Wouwerman repeated the motif of a hunter mounting his horse in a larger, more ambitious painting entitled A Stop at an Inn, now in Museo Nacional del Prado, Madrid[iii]. Although the work in Madrid dates from somewhat later in the mid-1650s, the artist likely worked from drawings observed at first-hand and held in his studio.
BIOGRAPHY
The eldest son of the painter Pauwels Joostsz. Wouwerman, Philips was baptised in Haarlem on 24 May 1619. His younger brothers, Pieter (1623-1682) and Johannes (1629-1666), also became artists and painted in the style of Philips. Wouwerman probably took his first instruction in painting from his father. According to Cornelis de Bie, he subsequently became a pupil of Frans Hals (1582-1666), but there is no trace of Hals’s influence in his work.
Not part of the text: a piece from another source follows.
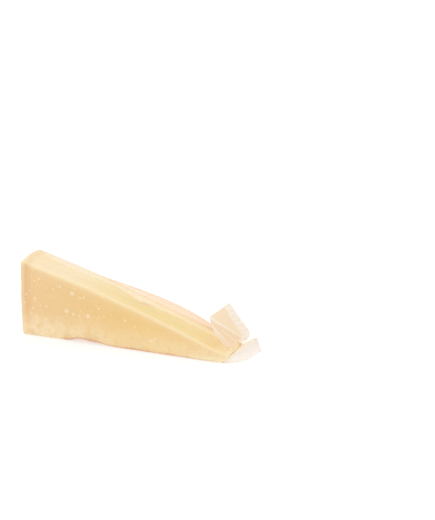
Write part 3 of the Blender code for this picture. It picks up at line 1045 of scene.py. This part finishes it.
def area_light(name, power, size, place, target):
    data = bpy.data.lights.new(name, "AREA")
    data.energy = power
    data.shape = "DISK"
    data.size = size
    light = bpy.data.objects.new(name, data)
    light.location = place
    light.rotation_euler = (Vector(target) - Vector(place)).to_track_quat("-Z", "Y").to_euler()
    bpy.context.scene.collection.objects.link(light)


def table_material(studio):
    """Pale matt table top with the faintest unevenness, which also glows and so lights the cheese from
    below and thins its shadows.
    """
    material = new_material("pale_table")
    tree = material.node_tree
    place = add_node(tree, "ShaderNodeTexCoord", {}).outputs["Object"]
    tone = remap(tree, cloud(tree, place, 6.0, 3.0), 0.3, 0.7, 0.985, 1.0)
    colour = blend_colours(tree, tone, (0.0, 0.0, 0.0), studio.table)
    matt = add_node(tree, "ShaderNodeBsdfDiffuse", {"Color": colour})
    glow_inputs = {"Color": (1.0, 1.0, 1.0, 1.0), "Strength": studio.table_glow}
    glow = add_node(tree, "ShaderNodeEmission", glow_inputs)
    surface = add_node(tree, "ShaderNodeAddShader", {0: matt.outputs[0], 1: glow.outputs[0]})
    material.cycles.emission_sampling = "NONE"
    set_surface(material, surface)
    return material


class CHEESE_PACK_OT_studio(bpy.types.Operator):
    """Sets up the pale table, the soft light and the camera"""

    bl_idname = "cheese_pack.studio"
    bl_label = "Studio"

    TABLE_HALF = 4.0
    TABLE_DROP = 0.1 * MM
    LIT_POINT = (0.0, 0.0, 0.03)
    OVERHEAD_SIZE = 1.4
    OVERHEAD_PLACE = (-0.15, 0.35, 1.5)
    FRONT_LEFT_SIZE = 1.0
    FRONT_LEFT_PLACE = (-1.1, -1.4, 0.8)
    AIM = Vector((198.3 * MM, 0.0, 98.56 * MM))
    FRAME_HEIGHT = 520
    PIXELS_AT_AIM = 3000

    def execute(self, context):
        studio = context.scene.cheese_studio
        scene = context.scene
        self.lay_table(studio)
        self.light(scene, studio)
        self.set_camera(scene, studio)
        return {"FINISHED"}

    def lay_table(self, studio):
        half = self.TABLE_HALF
        mesh = bpy.data.meshes.new("table_top")
        corners = [(-half, -half), (half, -half), (half, half), (-half, half)]
        mesh.from_pydata([(x, y, PACK_LOW.z - self.TABLE_DROP) for x, y in corners], [], [(0, 1, 2, 3)])
        mesh.materials.append(table_material(studio))
        table = bpy.data.objects.new("table_top", mesh)
        bpy.context.scene.collection.objects.link(table)

    def light(self, scene, studio):
        world = bpy.data.worlds.new("white_surround")
        world.use_nodes = True
        background = world.node_tree.nodes["Background"]
        background.inputs["Color"].default_value = (1.0, 1.0, 1.0, 1.0)
        background.inputs["Strength"].default_value = studio.surround
        scene.world = world
        area_light("overhead", studio.key, self.OVERHEAD_SIZE, self.OVERHEAD_PLACE, self.LIT_POINT)
        area_light("front_left", studio.fill, self.FRONT_LEFT_SIZE, self.FRONT_LEFT_PLACE, self.LIT_POINT)
        scene.view_settings.view_transform = "Standard"
        scene.cycles.transparent_max_bounces = 32

    def set_camera(self, scene, studio):
        turn, rise = studio.azimuth, studio.elevation
        back = Vector((math.sin(turn) * math.cos(rise), -math.cos(turn) * math.cos(rise), math.sin(rise)))
        data = bpy.data.cameras.new("camera")
        data.lens = data.sensor_width * self.PIXELS_AT_AIM / self.FRAME_HEIGHT
        camera = bpy.data.objects.new("camera", data)
        camera.location = PLACE + self.AIM + back * studio.distance
        camera.rotation_euler = (-back).to_track_quat("-Z", "Y").to_euler()
        scene.collection.objects.link(camera)
        scene.camera = camera


PIECE_OPERATORS = (
    CHEESE_PACK_OT_studio,
    CHEESE_PACK_OT_paste,
    CHEESE_PACK_OT_tight_film,
    CHEESE_PACK_OT_sealed_tab,
    CHEESE_PACK_OT_spare_film,
)


class CHEESE_PACK_PT_pieces(bpy.types.Panel):
    """The pieces of the cheese pack, with their sizes and colours"""

    bl_idname = "CHEESE_PACK_PT_pieces"
    bl_label = "Cheese Pack"
    bl_space_type = "VIEW_3D"
    bl_region_type = "UI"
    bl_category = "Cheese"

    def draw(self, context):
        layout = self.layout
        for operator in PIECE_OPERATORS:
            layout.operator(operator.bl_idname)
        for group_name in SETTINGS:
            box = layout.box()
            group = getattr(context.scene, group_name)
            for prop_name in group.bl_rna.properties.keys():
                if prop_name not in ("rna_type", "name"):
                    box.prop(group, prop_name)


SETTINGS = {
    "cheese_wedge": CheeseWedgeSettings,
    "cheese_film": ClearFilmSettings,
    "cheese_studio": PaleStudioSettings,
}
CLASSES = (*SETTINGS.values(), *PIECE_OPERATORS, CHEESE_PACK_PT_pieces)


def register():
    for item in CLASSES:
        bpy.utils.register_class(item)
    for group_name, group in SETTINGS.items():
        setattr(bpy.types.Scene, group_name, bpy.props.PointerProperty(type=group))


def unregister():
    for group_name in SETTINGS:
        delattr(bpy.types.Scene, group_name)
    for item in reversed(CLASSES):
        bpy.utils.unregister_class(item)


def main():
    register()
    bpy.ops.cheese_pack.studio()
    bpy.ops.cheese_pack.paste()
    bpy.ops.cheese_pack.tight_film()
    bpy.ops.cheese_pack.sealed_tab()
    bpy.ops.cheese_pack.spare_film()


if __name__ == "__main__":
    main()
In 1638, against the wishes of his family, Wouwerman travelled to Hamburg to marry a Catholic girl named Annetje Pietersdr. van Broeckhof. While in Hamburg, he worked briefly in the studio of the obscure German history painter Evert Decker. By 1640, he had returned to Haarlem where he joined the guild. In 1646, he served as a member of the guild’s executive committee (as vinder or agent). He seems to have remained in Haarlem for the rest of his life. He died on 19 May 1668 and was buried in the Nieuwe Kerk in Haarlem. His wife survived him by less than two years and was interred in St. Bavo’s Church on 24 January 1670.
Though he lived to be only forty-eight, Wouwerman was one of the most prolific and successful artists of the Dutch Golden Age. He occasionally painted staffage in the landscapes of Jacob van Ruisdael (1628/9-1682), Jan Wijnants (1632-1684) and Cornelis Decker (1618-1678). He had numerous pupils and followers and died a wealthy man, leaving a substantial inheritance to his three sons and four daughters. During the eighteenth century, he became one of the most highly esteemed Dutch painters in Europe: indeed no princely collection was complete without one of his paintings.
[i] Philips Wouwerman, Resting Hunters, signed and dated 1645, The Mauritshuis, The Hague, inv. no. 222.
[ii] A. Houbraken, De groote schouburgh der Nederlantsche konstschilders en schilderessen, 3 vols, Amsterdam, 1718-21, vol. 2, p. 75.
[iii] Philips Wouwerman, A Stop at an Inn, signed PHILS.w, oil on canas, 61 x 73 cm, Museo Nacional del Prado, Madrid, inv. no. P002152.